WHAT THE TASK REQUIRES — All of the material below is to be repeated exactly.

RECORDS SUPPLIED —
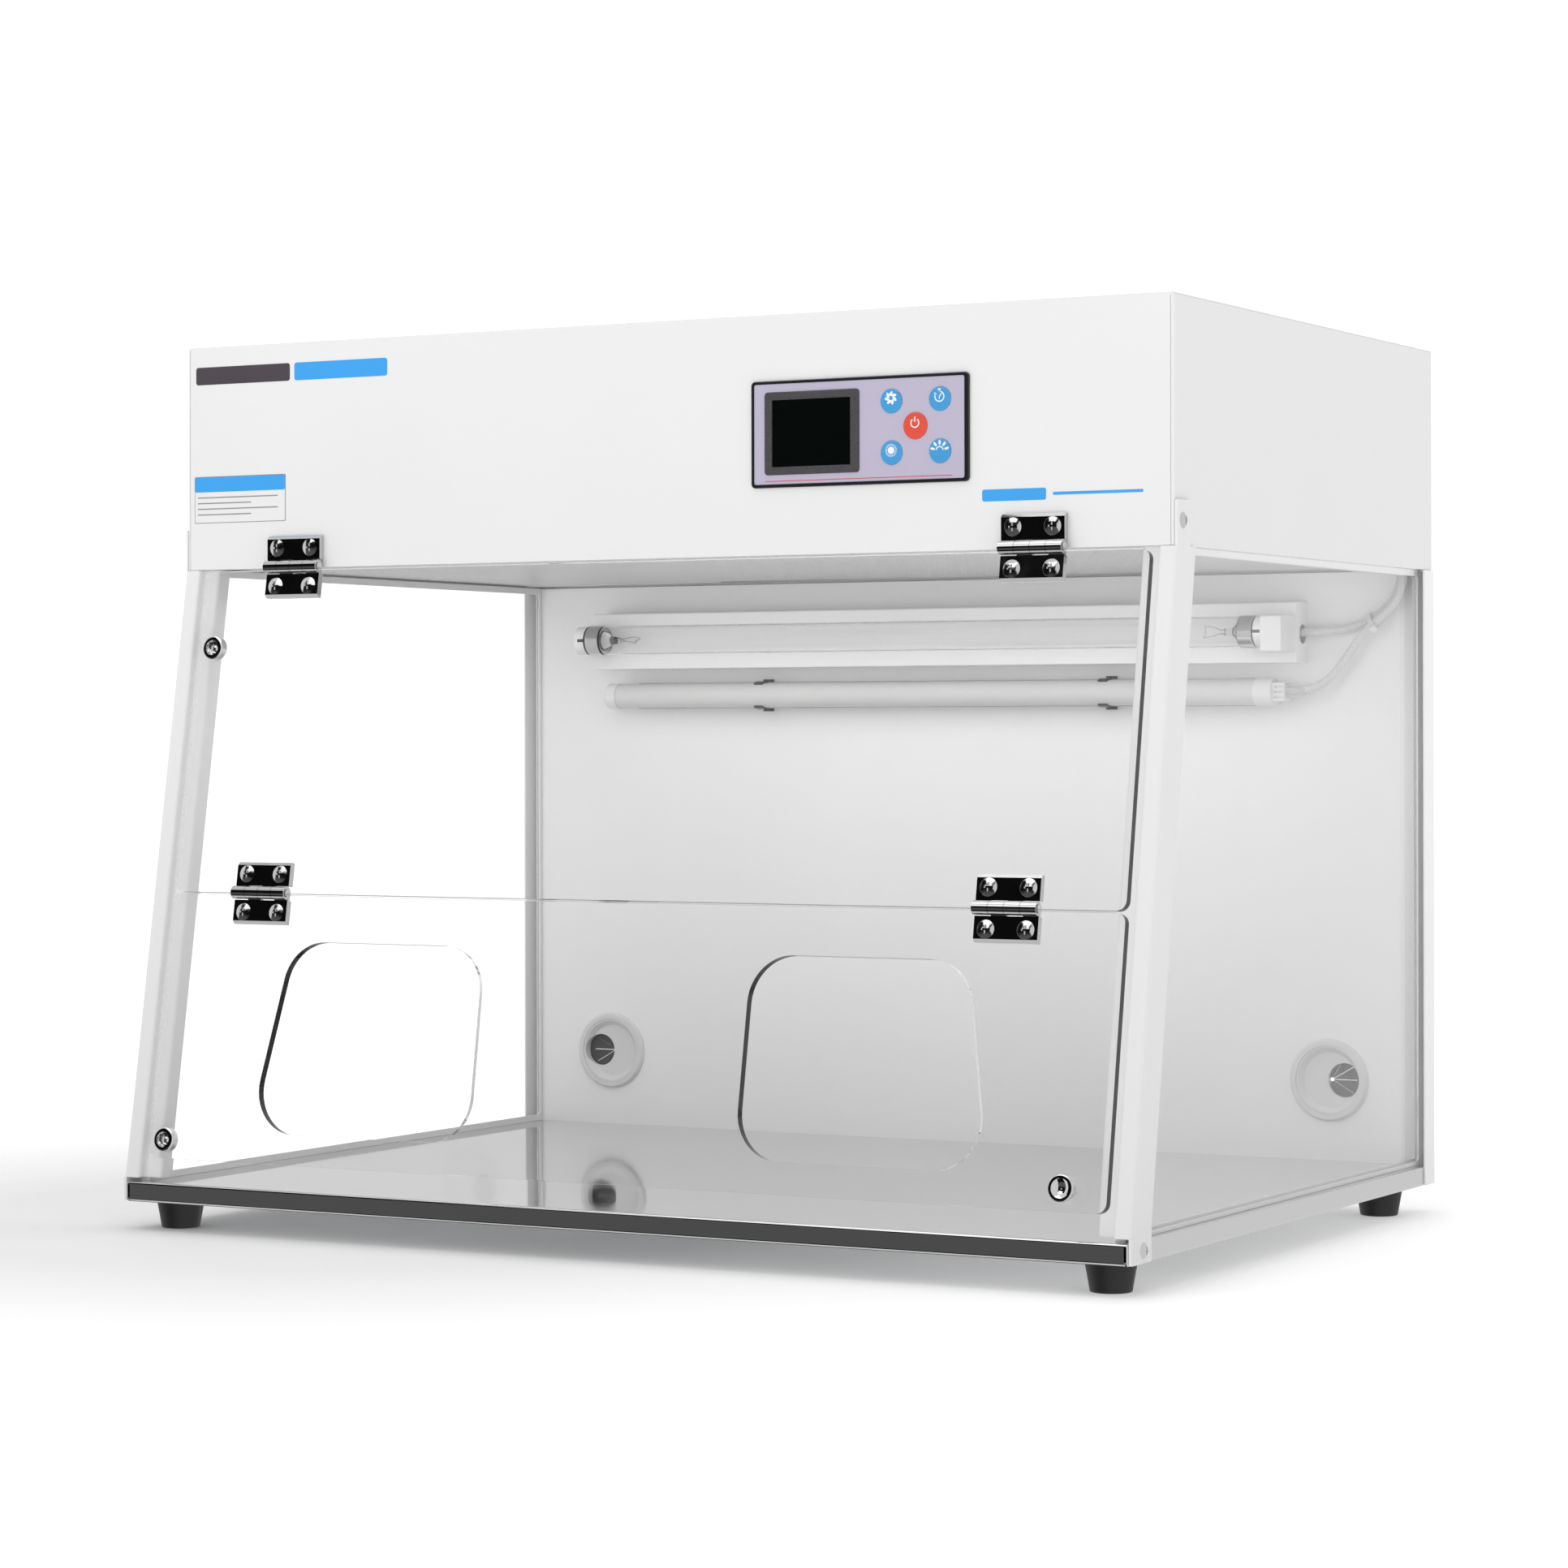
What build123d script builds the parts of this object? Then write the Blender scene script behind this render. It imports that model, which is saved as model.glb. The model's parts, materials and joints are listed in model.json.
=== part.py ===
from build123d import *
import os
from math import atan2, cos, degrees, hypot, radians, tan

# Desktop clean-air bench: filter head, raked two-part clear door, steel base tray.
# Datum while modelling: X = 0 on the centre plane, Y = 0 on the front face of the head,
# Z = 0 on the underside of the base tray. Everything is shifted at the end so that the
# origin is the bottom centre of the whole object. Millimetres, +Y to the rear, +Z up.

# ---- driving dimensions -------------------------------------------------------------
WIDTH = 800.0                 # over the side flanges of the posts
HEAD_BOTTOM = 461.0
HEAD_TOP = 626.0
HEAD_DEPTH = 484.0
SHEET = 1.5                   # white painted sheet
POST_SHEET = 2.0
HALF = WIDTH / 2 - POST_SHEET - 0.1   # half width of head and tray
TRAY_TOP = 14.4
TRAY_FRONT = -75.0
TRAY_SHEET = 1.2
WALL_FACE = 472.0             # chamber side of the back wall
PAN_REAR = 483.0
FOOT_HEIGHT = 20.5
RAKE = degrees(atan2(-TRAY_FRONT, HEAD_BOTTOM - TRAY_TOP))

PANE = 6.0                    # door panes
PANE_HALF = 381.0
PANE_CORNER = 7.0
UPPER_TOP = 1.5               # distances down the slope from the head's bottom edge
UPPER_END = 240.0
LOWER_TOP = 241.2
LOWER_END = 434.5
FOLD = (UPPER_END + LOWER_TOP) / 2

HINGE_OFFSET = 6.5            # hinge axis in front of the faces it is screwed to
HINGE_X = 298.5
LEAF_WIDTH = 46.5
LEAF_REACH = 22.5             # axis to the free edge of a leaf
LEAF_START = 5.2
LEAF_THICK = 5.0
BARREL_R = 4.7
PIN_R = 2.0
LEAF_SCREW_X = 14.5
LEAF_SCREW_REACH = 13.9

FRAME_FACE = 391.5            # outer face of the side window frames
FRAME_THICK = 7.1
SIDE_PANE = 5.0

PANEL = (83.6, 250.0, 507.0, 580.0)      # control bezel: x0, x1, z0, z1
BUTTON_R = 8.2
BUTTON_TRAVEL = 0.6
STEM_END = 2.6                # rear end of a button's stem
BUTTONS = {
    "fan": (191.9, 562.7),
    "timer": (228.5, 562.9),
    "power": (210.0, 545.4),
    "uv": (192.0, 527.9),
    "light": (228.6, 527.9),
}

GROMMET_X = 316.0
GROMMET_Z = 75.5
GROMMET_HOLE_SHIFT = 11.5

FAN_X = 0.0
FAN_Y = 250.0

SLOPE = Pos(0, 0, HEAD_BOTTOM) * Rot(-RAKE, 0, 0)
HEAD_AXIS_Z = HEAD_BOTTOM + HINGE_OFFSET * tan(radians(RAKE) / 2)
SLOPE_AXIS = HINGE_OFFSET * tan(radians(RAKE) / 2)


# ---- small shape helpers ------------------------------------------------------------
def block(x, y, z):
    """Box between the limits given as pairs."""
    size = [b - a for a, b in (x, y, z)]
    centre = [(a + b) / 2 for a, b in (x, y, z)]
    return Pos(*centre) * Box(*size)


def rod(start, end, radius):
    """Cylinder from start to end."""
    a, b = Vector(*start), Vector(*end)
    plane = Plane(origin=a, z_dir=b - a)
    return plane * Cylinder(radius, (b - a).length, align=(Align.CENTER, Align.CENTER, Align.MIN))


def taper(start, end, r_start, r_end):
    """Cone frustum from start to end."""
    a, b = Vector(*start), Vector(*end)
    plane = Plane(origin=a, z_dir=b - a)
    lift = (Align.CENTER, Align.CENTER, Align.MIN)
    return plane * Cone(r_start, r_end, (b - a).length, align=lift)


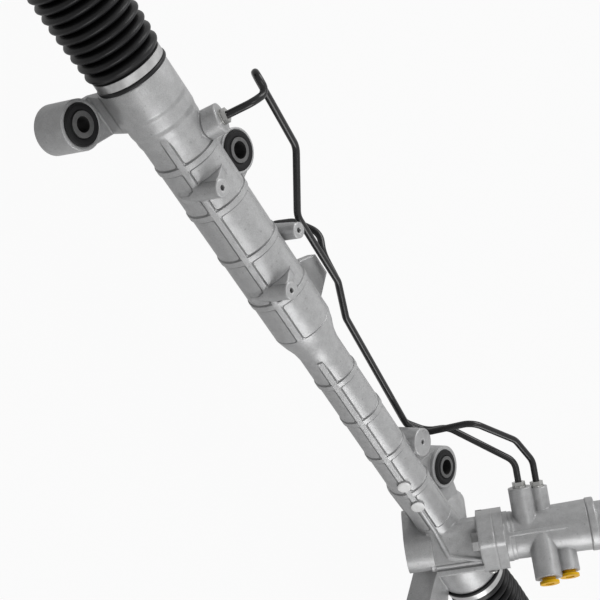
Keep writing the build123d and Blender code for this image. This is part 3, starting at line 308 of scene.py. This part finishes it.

THE REPLY —
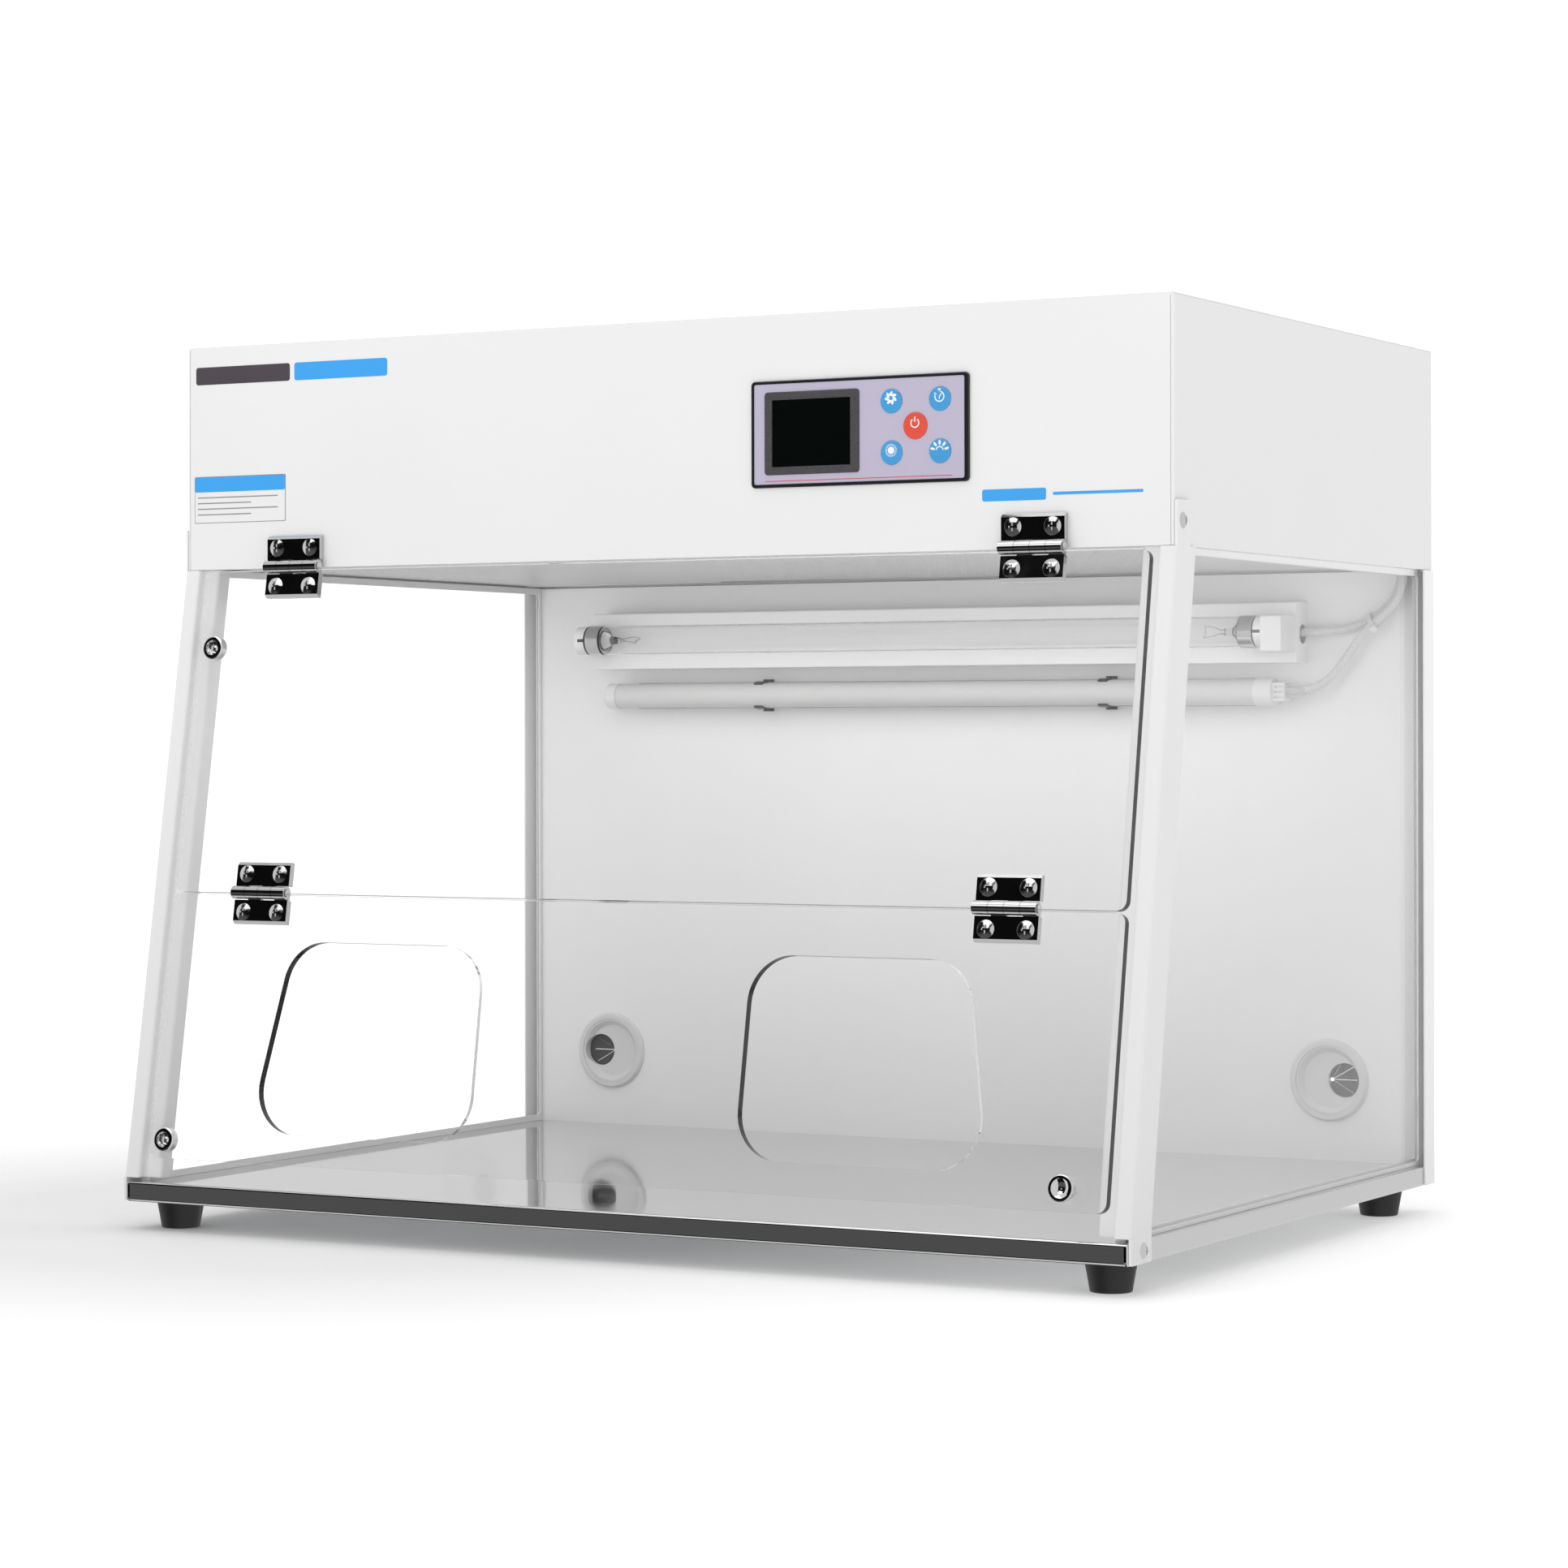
What build123d script builds the parts of this object? Then write the Blender scene script behind this render. It imports that model, which is saved as model.glb. The model's parts, materials and joints are listed in model.json.
=== part.py ===
from build123d import *
import os
from math import atan2, cos, degrees, hypot, radians, tan

# Desktop clean-air bench: filter head, raked two-part clear door, steel base tray.
# Datum while modelling: X = 0 on the centre plane, Y = 0 on the front face of the head,
# Z = 0 on the underside of the base tray. Everything is shifted at the end so that the
# origin is the bottom centre of the whole object. Millimetres, +Y to the rear, +Z up.

# ---- driving dimensions -------------------------------------------------------------
WIDTH = 800.0                 # over the side flanges of the posts
HEAD_BOTTOM = 461.0
HEAD_TOP = 626.0
HEAD_DEPTH = 484.0
SHEET = 1.5                   # white painted sheet
POST_SHEET = 2.0
HALF = WIDTH / 2 - POST_SHEET - 0.1   # half width of head and tray
TRAY_TOP = 14.4
TRAY_FRONT = -75.0
TRAY_SHEET = 1.2
WALL_FACE = 472.0             # chamber side of the back wall
PAN_REAR = 483.0
FOOT_HEIGHT = 20.5
RAKE = degrees(atan2(-TRAY_FRONT, HEAD_BOTTOM - TRAY_TOP))

PANE = 6.0                    # door panes
PANE_HALF = 381.0
PANE_CORNER = 7.0
UPPER_TOP = 1.5               # distances down the slope from the head's bottom edge
UPPER_END = 240.0
LOWER_TOP = 241.2
LOWER_END = 434.5
FOLD = (UPPER_END + LOWER_TOP) / 2

HINGE_OFFSET = 6.5            # hinge axis in front of the faces it is screwed to
HINGE_X = 298.5
LEAF_WIDTH = 46.5
LEAF_REACH = 22.5             # axis to the free edge of a leaf
LEAF_START = 5.2
LEAF_THICK = 5.0
BARREL_R = 4.7
PIN_R = 2.0
LEAF_SCREW_X = 14.5
LEAF_SCREW_REACH = 13.9

FRAME_FACE = 391.5            # outer face of the side window frames
FRAME_THICK = 7.1
SIDE_PANE = 5.0

PANEL = (83.6, 250.0, 507.0, 580.0)      # control bezel: x0, x1, z0, z1
BUTTON_R = 8.2
BUTTON_TRAVEL = 0.6
STEM_END = 2.6                # rear end of a button's stem
BUTTONS = {
    "fan": (191.9, 562.7),
    "timer": (228.5, 562.9),
    "power": (210.0, 545.4),
    "uv": (192.0, 527.9),
    "light": (228.6, 527.9),
}

GROMMET_X = 316.0
GROMMET_Z = 75.5
GROMMET_HOLE_SHIFT = 11.5

FAN_X = 0.0
FAN_Y = 250.0

SLOPE = Pos(0, 0, HEAD_BOTTOM) * Rot(-RAKE, 0, 0)
HEAD_AXIS_Z = HEAD_BOTTOM + HINGE_OFFSET * tan(radians(RAKE) / 2)
SLOPE_AXIS = HINGE_OFFSET * tan(radians(RAKE) / 2)


# ---- small shape helpers ------------------------------------------------------------
def block(x, y, z):
    """Box between the limits given as pairs."""
    size = [b - a for a, b in (x, y, z)]
    centre = [(a + b) / 2 for a, b in (x, y, z)]
    return Pos(*centre) * Box(*size)


def rod(start, end, radius):
    """Cylinder from start to end."""
    a, b = Vector(*start), Vector(*end)
    plane = Plane(origin=a, z_dir=b - a)
    return plane * Cylinder(radius, (b - a).length, align=(Align.CENTER, Align.CENTER, Align.MIN))


def taper(start, end, r_start, r_end):
    """Cone frustum from start to end."""
    a, b = Vector(*start), Vector(*end)
    plane = Plane(origin=a, z_dir=b - a)
    lift = (Align.CENTER, Align.CENTER, Align.MIN)
    return plane * Cone(r_start, r_end, (b - a).length, align=lift)


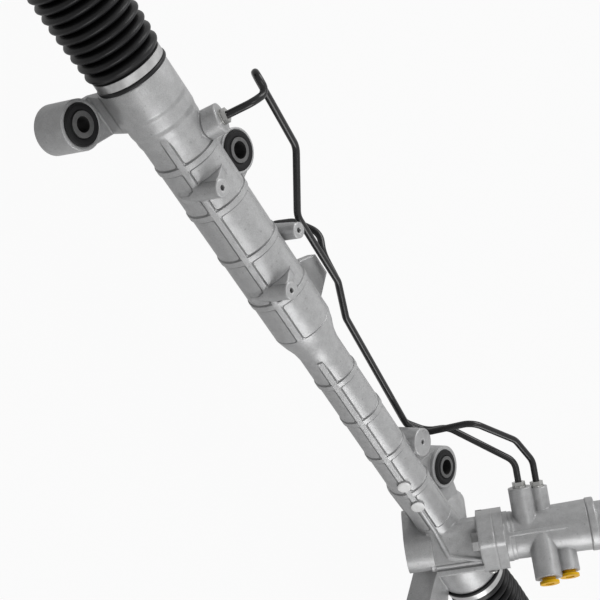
Keep writing the build123d and Blender code for this image. This is part 3, starting at line 308 of scene.py. This part finishes it.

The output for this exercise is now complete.